Once you cross into non-standard tier, carriers like Direct Auto, Acceptance, and Gainsco become your primary options. These carriers specialize in multi-violation drivers and price the risk into the base rate rather than applying percentage surcharges, so your rate may stabilize even though it remains elevated. Non-standard policies often require higher down payments and shorter payment terms, and you lose bundling discounts and accident forgiveness features common in preferred-tier policies.
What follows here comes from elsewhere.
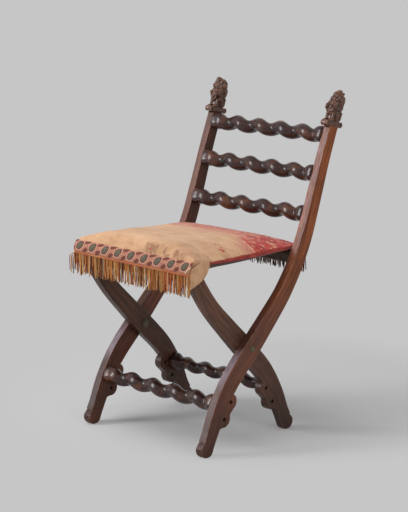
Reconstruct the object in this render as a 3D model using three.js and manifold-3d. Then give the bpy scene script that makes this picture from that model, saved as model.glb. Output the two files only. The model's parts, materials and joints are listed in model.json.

How Long the Surcharge Lasts and When Your Rate Recovers
Most carriers apply the failure-to-yield surcharge for three years from the conviction date. If you were convicted on March 15, 2024, the surcharge drops off at your first renewal after March 15, 2027, assuming no additional violations occur in that window. Carriers run a new MVR pull at each renewal, and once the violation ages past the 36-month lookback threshold, it no longer appears as a surchargeable event.
Some carriers extend the lookback to 60 months for drivers with multiple violations or a prior at-fault accident, meaning the surcharge persists for five years instead of three. This is more common in non-standard tier and among carriers who specialize in high-risk drivers. If you moved to a non-standard carrier after your citation, ask your agent whether the carrier uses a 36-month or 60-month lookback when you approach the three-year mark.
Rate recovery is not automatic. Even after the violation falls off your MVR lookback window, your premium only drops if you stay claims-free and violation-free through the entire surcharge period and if your carrier re-underwrites you back into a lower-tier rating class. Shopping your policy at the 36-month mark accelerates recovery because you can access preferred-tier carriers again as a clean-lookback driver, and many offer new-customer discounts that stack on top of the base rate improvement.